The Court also established that "the State may not apply the Amnesty Law for the benefit of the authors, as well as any other analogous provision, statute of limitations, res judicata, ne bis in idem or any similar exclusionary liability to excuse this obligation.”
"43 years ago I lost my father. Murdered violently. A person of peace, who liked to fish, photograph the family, and astronomy. I was 9 years old, my brother 7 and my mother 34. He died for wishing that everyone had the right to freedom of expression in a democratic state," Ivo Herzog wrote on his Facebook page, according to the newspaper O Globo. "It was 43 years of struggle for us to prove that he was brutally tortured and murdered. A struggle, led by Clarice Herzog, for truth and justice. We do not find this answer in the country that my father adopted as his homeland. We had to look to the International Courts. Finally, today, the long-awaited sentence came out."

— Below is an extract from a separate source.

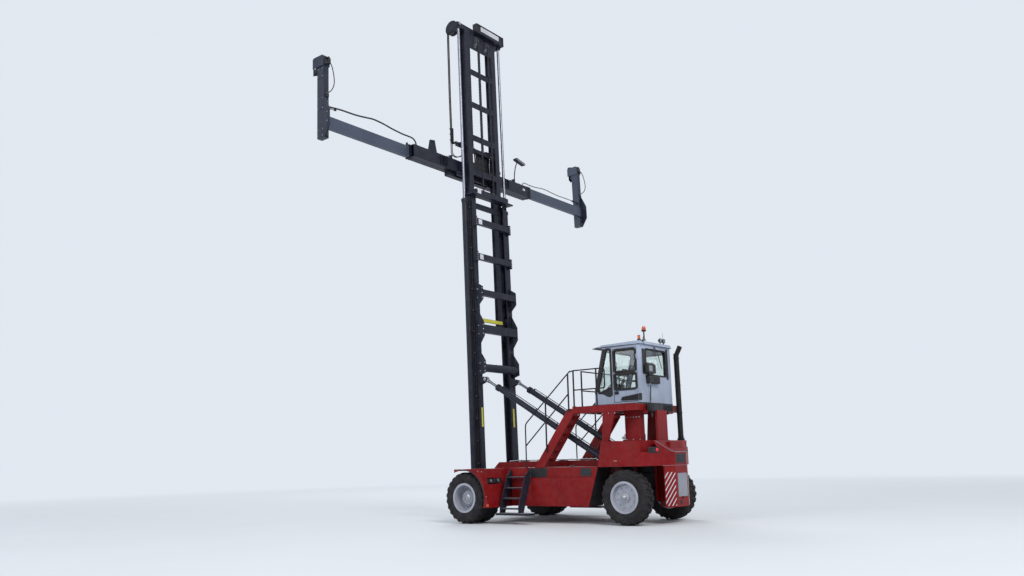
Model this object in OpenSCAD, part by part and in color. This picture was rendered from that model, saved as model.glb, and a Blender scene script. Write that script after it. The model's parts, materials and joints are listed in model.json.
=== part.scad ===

As part of the reparations that Brazil must comply with, the Inter-American Court ordered it to restart and carry out, with due diligence, the investigation of the crime that ends with the punishment of those responsible. Likewise, it must adopt measures so that crimes classified as crimes against humanity do not prescribe.
It must also pay US $20,0000 for "consequential damages" to the journalist’s widow, on behalf of all the victims, and in a public act acknowledge its responsibility. Brazil has one year from the release of the sentence to inform the Court how it has complied with this ruling.
This is the second sentence of the IACHR Court against a State for the murder of a journalist this year. The conviction against Colombia for the 1998 murder of Nelson Carvajal Carvajal was released on June 6, 2018.